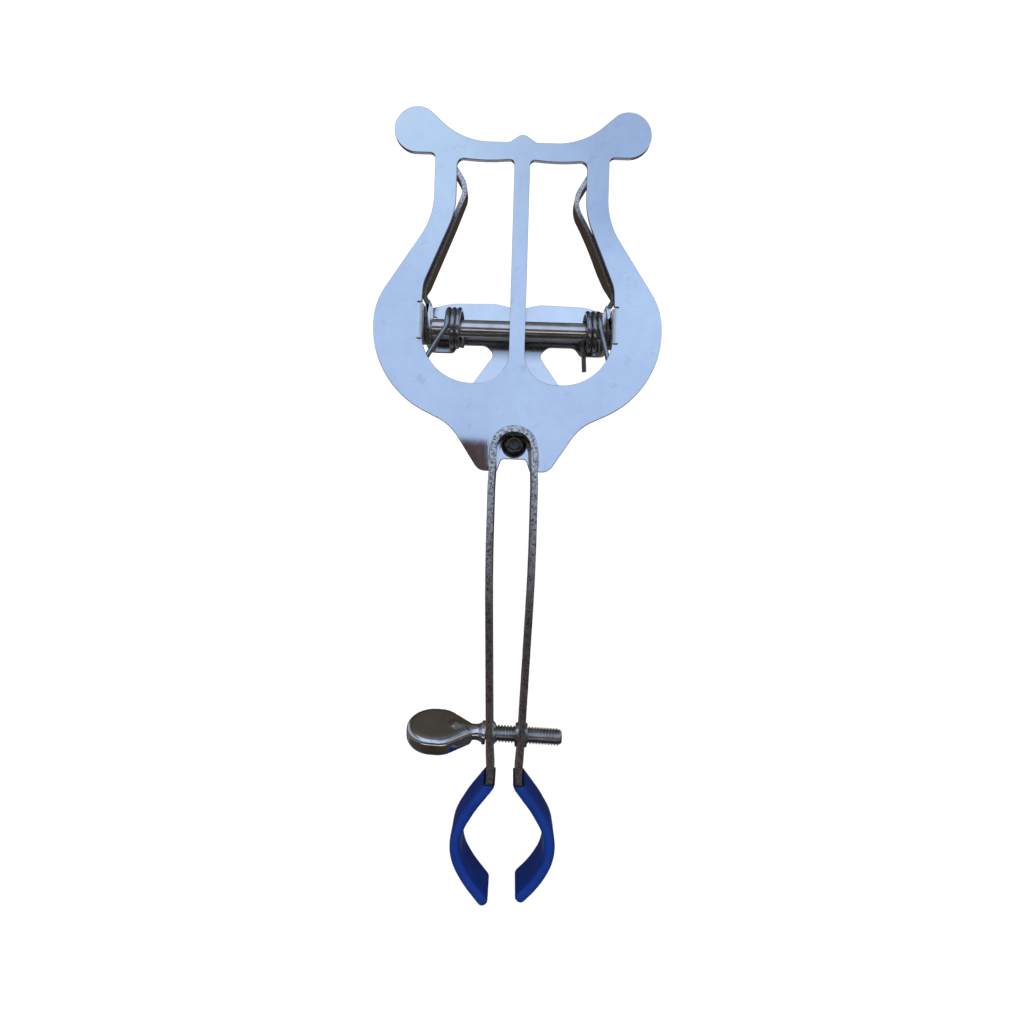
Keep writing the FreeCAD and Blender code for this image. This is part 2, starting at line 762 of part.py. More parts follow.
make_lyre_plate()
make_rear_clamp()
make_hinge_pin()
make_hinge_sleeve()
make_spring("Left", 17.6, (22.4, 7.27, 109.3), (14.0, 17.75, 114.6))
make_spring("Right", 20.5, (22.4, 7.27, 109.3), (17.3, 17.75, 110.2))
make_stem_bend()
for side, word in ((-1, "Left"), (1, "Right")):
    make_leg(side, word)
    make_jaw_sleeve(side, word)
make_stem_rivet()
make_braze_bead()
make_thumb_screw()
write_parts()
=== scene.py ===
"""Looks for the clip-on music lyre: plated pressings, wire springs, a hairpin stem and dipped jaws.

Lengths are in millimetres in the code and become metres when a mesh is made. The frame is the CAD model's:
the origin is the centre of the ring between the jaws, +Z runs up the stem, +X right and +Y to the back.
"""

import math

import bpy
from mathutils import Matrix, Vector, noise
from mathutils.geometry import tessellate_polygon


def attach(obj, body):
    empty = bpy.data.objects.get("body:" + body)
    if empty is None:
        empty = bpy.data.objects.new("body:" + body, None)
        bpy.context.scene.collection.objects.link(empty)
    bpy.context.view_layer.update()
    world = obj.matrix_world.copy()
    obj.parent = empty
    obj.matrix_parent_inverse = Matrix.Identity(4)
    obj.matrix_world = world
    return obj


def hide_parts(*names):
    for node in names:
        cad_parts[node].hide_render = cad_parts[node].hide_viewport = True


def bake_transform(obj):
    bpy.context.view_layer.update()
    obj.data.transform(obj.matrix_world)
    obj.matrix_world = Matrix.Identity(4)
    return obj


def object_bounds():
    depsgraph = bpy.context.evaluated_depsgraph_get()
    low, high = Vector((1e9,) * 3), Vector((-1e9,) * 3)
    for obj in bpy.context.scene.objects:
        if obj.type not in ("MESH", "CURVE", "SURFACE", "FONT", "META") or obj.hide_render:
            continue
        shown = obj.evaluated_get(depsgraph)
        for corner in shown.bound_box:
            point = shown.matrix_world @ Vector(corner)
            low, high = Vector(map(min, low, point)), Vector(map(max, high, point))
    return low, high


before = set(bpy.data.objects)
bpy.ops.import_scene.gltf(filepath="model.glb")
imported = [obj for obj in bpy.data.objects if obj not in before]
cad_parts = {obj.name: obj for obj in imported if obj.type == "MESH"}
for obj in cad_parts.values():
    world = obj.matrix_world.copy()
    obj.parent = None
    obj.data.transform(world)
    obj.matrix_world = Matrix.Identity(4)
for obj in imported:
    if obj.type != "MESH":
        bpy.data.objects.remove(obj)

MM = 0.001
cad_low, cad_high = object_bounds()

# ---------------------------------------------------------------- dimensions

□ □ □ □

Both the line with "make_hinge_sleeve()" and the line with "low, high = Vector((1e9,)" belong in the answer; write them out exactly, with every line between.

make_hinge_sleeve()
make_spring("Left", 17.6, (22.4, 7.27, 109.3), (14.0, 17.75, 114.6))
make_spring("Right", 20.5, (22.4, 7.27, 109.3), (17.3, 17.75, 110.2))
make_stem_bend()
for side, word in ((-1, "Left"), (1, "Right")):
    make_leg(side, word)
    make_jaw_sleeve(side, word)
make_stem_rivet()
make_braze_bead()
make_thumb_screw()
write_parts()
=== scene.py ===
"""Looks for the clip-on music lyre: plated pressings, wire springs, a hairpin stem and dipped jaws.

Lengths are in millimetres in the code and become metres when a mesh is made. The frame is the CAD model's:
the origin is the centre of the ring between the jaws, +Z runs up the stem, +X right and +Y to the back.
"""

import math

import bpy
from mathutils import Matrix, Vector, noise
from mathutils.geometry import tessellate_polygon


def attach(obj, body):
    empty = bpy.data.objects.get("body:" + body)
    if empty is None:
        empty = bpy.data.objects.new("body:" + body, None)
        bpy.context.scene.collection.objects.link(empty)
    bpy.context.view_layer.update()
    world = obj.matrix_world.copy()
    obj.parent = empty
    obj.matrix_parent_inverse = Matrix.Identity(4)
    obj.matrix_world = world
    return obj


def hide_parts(*names):
    for node in names:
        cad_parts[node].hide_render = cad_parts[node].hide_viewport = True


def bake_transform(obj):
    bpy.context.view_layer.update()
    obj.data.transform(obj.matrix_world)
    obj.matrix_world = Matrix.Identity(4)
    return obj


def object_bounds():
    depsgraph = bpy.context.evaluated_depsgraph_get()
    low, high = Vector((1e9,) * 3), Vector((-1e9,) * 3)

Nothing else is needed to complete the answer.